In this life, the saints have received the hundredfold as being honoured by all faithful, being asked for their intercessions, and building churches in their name. For two millennia, the Holy Church and the faithful honour the holy Apostles and Saints and take their intercessors for them. In this way, the saints have received their reward and honour in this life, and in the other life have received heavenly rewards.
Today, as we honour this “cloud of witnesses” we are called to commemorate the lives of the saints, imitating their examples and realising that the goal of our lives is not only to be righteous with some good attributes, but rather our goal is “deification- Theosis”, that is, to become “Partakers of the divine nature” (2 Peter 4: 1) and “Partakers of the heavenly calling” (Hebrews 1: 3). Our life and our path are not complete in this earthly life, but rather “our conversation is in heaven; from whence also we look for the Saviour, the Lord Jesus Christ,” (Philippians 3:20). In a conversation with one of his spiritual sons, St. Seraphim Sarov reveals that “the true aim of our Christian life consists in the acquisition of the Holy Spirit,” that is, holiness.
Holiness is the act and work of the Holy Spirit, but the human effort is indispensable in this process towards holiness. This is what the Holy Fathers call “Synergy” between human effort and divine grace. We have all received the grace of the Holy Spirit on the day of Baptism and the sacred mystery of Chrism, as well as every time we partake in the holy sacraments, but as for human effort, we present it through works of asceticism and love.
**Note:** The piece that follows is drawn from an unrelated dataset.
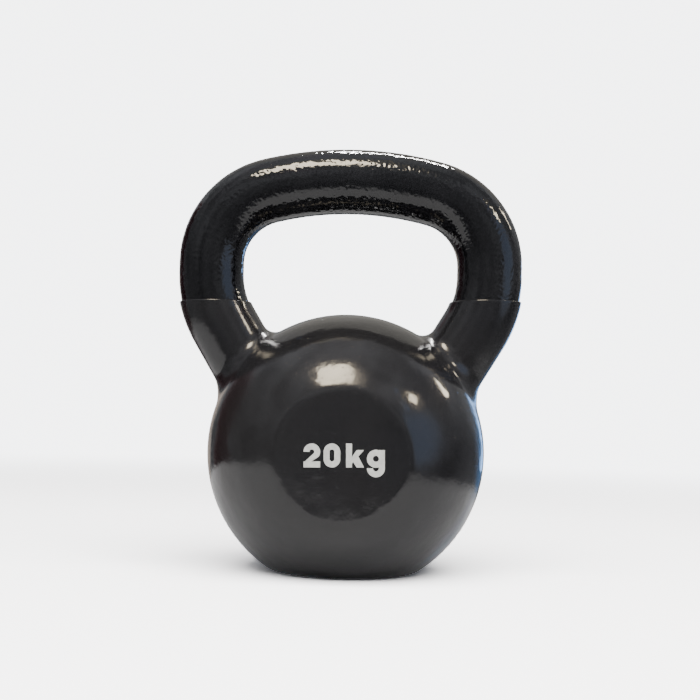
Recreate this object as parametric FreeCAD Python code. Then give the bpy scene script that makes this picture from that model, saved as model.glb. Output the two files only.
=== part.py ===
import FreeCAD, Part
import math
import os
from FreeCAD import Vector

# A 20 kg kettlebell: one grey-iron casting, a soft vinyl coat that it is dipped in
# up to a line across the horns, enamel on the bare bar above that line, and a
# printed weight mark. Millimetres, +Z up. X runs along the bar, the marked side
# faces -Y, and the origin is the middle of the flat foot that the bell rests on.

# ---- driving dimensions ------------------------------------------------------

# coats
VINYL = 1.5                     # thickness of the dipped coat
ENAMEL = 0.25                   # thickness of the paint on the bar
INK = 0.12                      # height of the printed mark above the vinyl

# ball of the casting, without its coat
BALL_RADIUS = 82.9
CENTRE_HEIGHT = 71.6            # middle of the ball above the ground
FOOT_ROUND = 8.5                # radius between the ball and its foot
DISH_OFFSET = 73.8              # axis of the ball to the flat of a dish
DISH_ROUND = 9.0                # radius round the edge of a dish

# bar of the casting: one round section swept over the horns and the grip
BAR_RADIUS = 19.65
BAR_TOP = 166.7                 # middle of the bar above the middle of the ball
BAR_REACH = 85.7                # middle of the bar at its widest, from the axis
GRIP_RADIUS = 204.0             # slow arch of the grip
SHOULDER_RADIUS = 46.6
SHOULDER_DROP = 6.4             # upright stretch below a shoulder
HORN_BEND_RADIUS = 63.6
HORN_LEAN = 31.0                # horn from the vertical, degrees
HORN_LENGTH = 60.0              # straight horn, ending inside the ball
ROOT_ROUND = 10.0               # radius where a horn grows out of the ball

# line that the vinyl reaches on the horns
DIP_HEIGHT = 164.0              # above the ground, on the axis
DIP_TILT = 1.15                 # degrees, higher at +X
RIM_ROUND = 0.8                 # radius on the outer edge of the vinyl

# printed mark: figures and letters of one stroke width
MARK_HEIGHT = 13.2              # height of a figure
MARK_STROKE = 3.3
FIGURE_WIDTH = 9.2
LETTER_WIDTH = 9.9
FIGURE_GAP = 1.9
WORD_GAP = 3.2
LETTER_GAP = 1.6
SMALL_HEIGHT = 9.6              # height of a letter without its stem
CROOK_END = 38.0                # crook of the two ends this far below level, degrees
SLANT_TOE = 2.6                 # depth of the two's slant where it reaches the left edge
SLANT_HEEL = 4.3                # where the slant leaves the foot of the two
KNEE_HEIGHT = 4.0               # where the arm and leg of the k meet its stem
ARM_RISE = 1.8                  # arm of the k at its stem, half its depth
LEG_RISE = 2.4                  # top of the leg of the k above the knee
LIMB_WIDTH = 4.1                # arm or leg of the k at its end, measured level
TAIL_DEPTH = 0.4                # middle of the tail's hook below the line
MARK_RIGHT = 1.3                # middle of the mark from the axis
MARK_UP = 1.0                   # middle of the figures above the middle of the ball
MARK_TURN = 1.4                 # degrees, anticlockwise on the marked side

# ---- values that follow from them --------------------------------------------

FAR = 400.0                     # longer than the object, for cutting blocks
TOUCH = 0.01                    # points this close are on each other
SEAM_ANGLE = 45.0               # where the ball's surface closes, clear of horns and dishes
UP = Vector(0, 0, 1)
ORIGIN = Vector(0, 0, 0)
CENTRE = Vector(0, 0, CENTRE_HEIGHT)
HORN = math.radians(HORN_LEAN)
MARK_WIDTH = 2 * FIGURE_WIDTH + 2 * LETTER_WIDTH + FIGURE_GAP + WORD_GAP + LETTER_GAP


def line(start, end):
    return Part.LineSegment(start, end).toShape()


def arc(start, middle, end):
    return Part.Arc(start, middle, end).toShape()


def around(centre, radius, angle):
    """Point of a circle in the XZ plane, at an angle from +X towards +Z."""
    return centre + Vector(radius * math.cos(angle), 0, radius * math.sin(angle))


def middle_point(edge):
    return edge.valueAt((edge.FirstParameter + edge.LastParameter) / 2)


# ---- ball --------------------------------------------------------------------

def edges_around(shape, is_edge_point):
    return [edge for edge in shape.Edges if is_edge_point(middle_point(edge))]


def dished_ball(grow):
    """Ball on a flat foot, with a round flat in its front and its back, all soft-edged."""
    dish = DISH_OFFSET + grow
    foot = VINYL - grow
    sphere = Part.makeSphere(BALL_RADIUS + grow).rotate(ORIGIN, UP, SEAM_ANGLE).translate(CENTRE)
    slab = Part.makeBox(FAR, 2 * dish, FAR, Vector(-FAR / 2, -dish, foot))
    cut_ball = sphere.common(slab)
    dish_edges = edges_around(cut_ball, lambda point: abs(abs(point.y) - dish) < TOUCH)
    cut_ball = cut_ball.makeFillet(DISH_ROUND + grow, dish_edges)
    foot_edges = edges_around(cut_ball, lambda point: abs(point.z - foot) < TOUCH)
    return cut_ball.makeFillet(FOOT_ROUND + grow, foot_edges)


# ---- bar ---------------------------------------------------------------------

def bar_path():
    """Middle line of the bar, out of the ball by one horn and back in by the other."""
    shoulder_x = BAR_REACH - SHOULDER_RADIUS
    arch = math.acos(shoulder_x / (GRIP_RADIUS - SHOULDER_RADIUS))
    grip_centre = CENTRE + UP * (BAR_TOP - GRIP_RADIUS)
    shoulder_centre = around(grip_centre, GRIP_RADIUS - SHOULDER_RADIUS, arch)
    bend_centre = shoulder_centre + Vector(SHOULDER_RADIUS - HORN_BEND_RADIUS, 0, -SHOULDER_DROP)

    grip_end = around(grip_centre, GRIP_RADIUS, arch)
    shoulder_end = around(shoulder_centre, SHOULDER_RADIUS, 0)
    bend_start = around(bend_centre, HORN_BEND_RADIUS, 0)
    horn_start = around(bend_centre, HORN_BEND_RADIUS, -HORN)
    horn_end = horn_start - Vector(math.sin(HORN), 0, math.cos(HORN)) * HORN_LENGTH
    half = [
        line(horn_end, horn_start),
        arc(horn_start, around(bend_centre, HORN_BEND_RADIUS, -HORN / 2), bend_start),
        line(bend_start, shoulder_end),
        arc(shoulder_end, around(shoulder_centre, SHOULDER_RADIUS, arch / 2), grip_end),
    ]
    other_half = [edge.mirror(ORIGIN, Vector(1, 0, 0)) for edge in half]
    grip = arc(grip_end, grip_centre + UP * GRIP_RADIUS, Vector(-grip_end.x, 0, grip_end.z))
    path = Part.Wire(Part.__sortEdges__(half + [grip] + other_half))
    return path, horn_end, horn_start - horn_end


def bar(grow):
    path, end, along = bar_path()
    section = Part.Wire(Part.makeCircle(BAR_RADIUS + grow, end, along))
    return path.makePipeShell([section], True, True)


# ---- casting and its coats ---------------------------------------------------

def touches(point, *skins):
    vertex = Part.Vertex(point)
    return all(vertex.distToShape(skin)[0] < TOUCH for skin in skins)


def casting(grow):
    """The iron with all its faces moved out by grow."""
    whole_ball = dished_ball(grow)
    whole_bar = bar(grow)
    shape = whole_ball.fuse(whole_bar)
    skins = whole_ball.Shells[0], whole_bar.Shells[0]
    roots = edges_around(shape, lambda point: touches(point, *skins))
    return shape.makeFillet(ROOT_ROUND - grow, roots).Solids[0]


def above_dip_line():
    block = Part.makeBox(FAR, FAR, FAR, Vector(-FAR / 2, -FAR / 2, DIP_HEIGHT))
    return block.rotate(Vector(0, 0, DIP_HEIGHT), Vector(0, 1, 0), -DIP_TILT)


def vinyl_jacket():
    """Skin round the ball and the lower horns, open where it stops on each horn."""
    cut_away = above_dip_line()
    skin = casting(VINYL).cut(casting(0)).cut(cut_away)
    skins = bar(VINYL).Shells[0], cut_away.Shells[0]
    rims = edges_around(skin, lambda point: touches(point, *skins))
    return skin.makeFillet(RIM_ROUND, rims).Solids[0]


def handle_enamel():
    """Paint on the bar between the two rims of the vinyl."""
    return bar(ENAMEL).cut(bar(0)).common(above_dip_line()).Solids[0]


# ---- printed mark ------------------------------------------------------------

def block(left, low, right, high):
    corners = [(left, low), (right, low), (right, high), (left, high)]
    return outline(corners)


def outline(corners):
    points = [Vector(x, 0, z) for x, z in corners]
    return Part.Face(Part.makePolygon(points + points[:1]))


def disc(x, z, radius):
    return Part.Face(Part.Wire(Part.makeCircle(radius, Vector(x, 0, z), Vector(0, 1, 0))))


def ring(x, z, radius):
    return disc(x, z, radius).cut(disc(x, z, radius - MARK_STROKE))


def capsule(inset):
    """Tall round-ended shape of a nought, drawn in by inset."""
    end = FIGURE_WIDTH / 2
    sides = block(inset, end, FIGURE_WIDTH - inset, MARK_HEIGHT - end)
    low = disc(end, end, end - inset)
    high = disc(end, MARK_HEIGHT - end, end - inset)
    return sides.fuse([low, high])


def figure_two():
    radius = FIGURE_WIDTH / 2
    crook_z = MARK_HEIGHT - radius
    lean = math.radians(CROOK_END)
    crook = ring(radius, crook_z, radius)
    # the lower left of the crook is open, left of the slanting stroke
    reach = Vector(math.cos(lean), 0, -math.sin(lean))
    middle = Vector(radius, 0, crook_z)
    outer = middle + reach * radius
    inner = middle + reach * (radius - MARK_STROKE)
    clear = -MARK_STROKE
    open_part = outline([(clear, crook_z), (radius, crook_z), (inner.x, inner.z),
                         (outer.x, outer.z), (outer.x, clear), (clear, clear)])
    slant = outline([(outer.x, outer.z), (inner.x, inner.z), (0, SLANT_TOE), (0, 0),
                     (SLANT_HEEL, MARK_STROKE)])
    foot = block(0, 0, FIGURE_WIDTH, MARK_STROKE)
    return crook.cut(open_part).fuse([slant, foot])


def figure_nought():
    return capsule(0).cut(capsule(MARK_STROKE))


def letter_k():
    stem = block(0, 0, MARK_STROKE, MARK_HEIGHT)
    limb = LETTER_WIDTH - LIMB_WIDTH
    arm = outline([(MARK_STROKE, KNEE_HEIGHT - ARM_RISE), (LETTER_WIDTH, SMALL_HEIGHT),
                   (limb, SMALL_HEIGHT), (MARK_STROKE, KNEE_HEIGHT + ARM_RISE)])
    leg = outline([(LETTER_WIDTH, 0), (2 * MARK_STROKE, KNEE_HEIGHT + LEG_RISE),
                   (MARK_STROKE, KNEE_HEIGHT), (limb, 0)])
    return stem.fuse([arm, leg])


def letter_g():
    radius = LETTER_WIDTH / 2
    bowl = ring(radius, SMALL_HEIGHT / 2, radius)
    stem = block(LETTER_WIDTH - MARK_STROKE, -TAIL_DEPTH, LETTER_WIDTH, SMALL_HEIGHT)
    hook = ring(radius, -TAIL_DEPTH, radius).common(block(0, -FAR, LETTER_WIDTH, -TAIL_DEPTH))
    return bowl.fuse([stem, hook])


def weight_mark():
    """Row of separate printed figures and letters on the flat of the front dish."""
    signs = [
        (figure_two(), FIGURE_WIDTH + FIGURE_GAP),
        (figure_nought(), FIGURE_WIDTH + WORD_GAP),
        (letter_k(), LETTER_WIDTH + LETTER_GAP),
        (letter_g(), LETTER_WIDTH),
    ]
    place = Vector(MARK_RIGHT, -DISH_OFFSET - VINYL, CENTRE_HEIGHT + MARK_UP)
    left = -MARK_WIDTH / 2
    printed = []
    for sign, advance in signs:
        sign.translate(Vector(left, 0, -MARK_HEIGHT / 2))
        sign.rotate(ORIGIN, Vector(0, -1, 0), MARK_TURN)
        sign.translate(place)
        slices = [face.extrude(Vector(0, -INK, 0)) for face in sign.Faces]
        whole = slices[0].fuse(slices[1:]) if len(slices) > 1 else slices[0]
        printed.append(whole.removeSplitter().Solids[0])
        left += advance
    return Part.makeCompound(printed)


# ---- pieces ------------------------------------------------------------------

PIECES = {
    "iron_casting": casting(0),
    "vinyl_jacket": vinyl_jacket(),
    "handle_enamel": handle_enamel(),
    "weight_mark": weight_mark(),
}

os.makedirs("parts", exist_ok=True)
for name, shape in PIECES.items():
    shape.exportStep("parts/" + name + ".step")
    print(name, "valid", shape.isValid(), "solids", len(shape.Solids), "mm3", round(shape.Volume, 1))
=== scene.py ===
import math

import bmesh
import bpy
import numpy as np
from mathutils import Matrix, Vector


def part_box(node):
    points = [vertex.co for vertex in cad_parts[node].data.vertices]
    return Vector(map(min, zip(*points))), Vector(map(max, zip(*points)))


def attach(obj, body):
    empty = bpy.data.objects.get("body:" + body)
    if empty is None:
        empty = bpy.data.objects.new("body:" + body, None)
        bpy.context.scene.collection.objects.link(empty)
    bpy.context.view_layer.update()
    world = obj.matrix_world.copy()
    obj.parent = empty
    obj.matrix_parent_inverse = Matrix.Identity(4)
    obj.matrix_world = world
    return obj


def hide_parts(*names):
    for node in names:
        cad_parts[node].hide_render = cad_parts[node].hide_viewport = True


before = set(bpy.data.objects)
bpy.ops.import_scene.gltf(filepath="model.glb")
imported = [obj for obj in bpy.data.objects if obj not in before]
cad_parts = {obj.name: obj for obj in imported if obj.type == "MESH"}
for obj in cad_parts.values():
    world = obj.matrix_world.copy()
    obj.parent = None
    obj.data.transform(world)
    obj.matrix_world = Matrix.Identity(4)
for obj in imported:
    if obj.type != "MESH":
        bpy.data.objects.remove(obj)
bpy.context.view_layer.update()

scene = bpy.context.scene

# ---- camera ------------------------------------------------------------------
# The bell is seen nearly level with its middle, from close by, a little to the
# right of the middle of its marked side, and the camera is held slightly askew.
AIM = Vector((0, 0, 0.1239))
CAMERA_DISTANCE = 0.7386
CAMERA_HEIGHT = 0.0997
CAMERA_TURN = math.radians(1.57)
CAMERA_ROLL = 0.025
LENS = 61.75
SHIFT_X = 0.0032
SHIFT_Y = 0.0243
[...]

“Come, ye believers, let us today stand in rank and celebrate with true worship; let us exalt with glorifications the memorial of all-honored, all-revered saints, shouting, Rejoice, O glorious Apostles, Prophets, Martyrs and Bishops! Rejoice, O company of the righteous and just! Rejoice, O rank of honored women! Supplicate ye Christ to grant the king victory over the Barbarians, and our souls the Great Mercy.” (Doxasticon for all Saints in Tone six). Amen.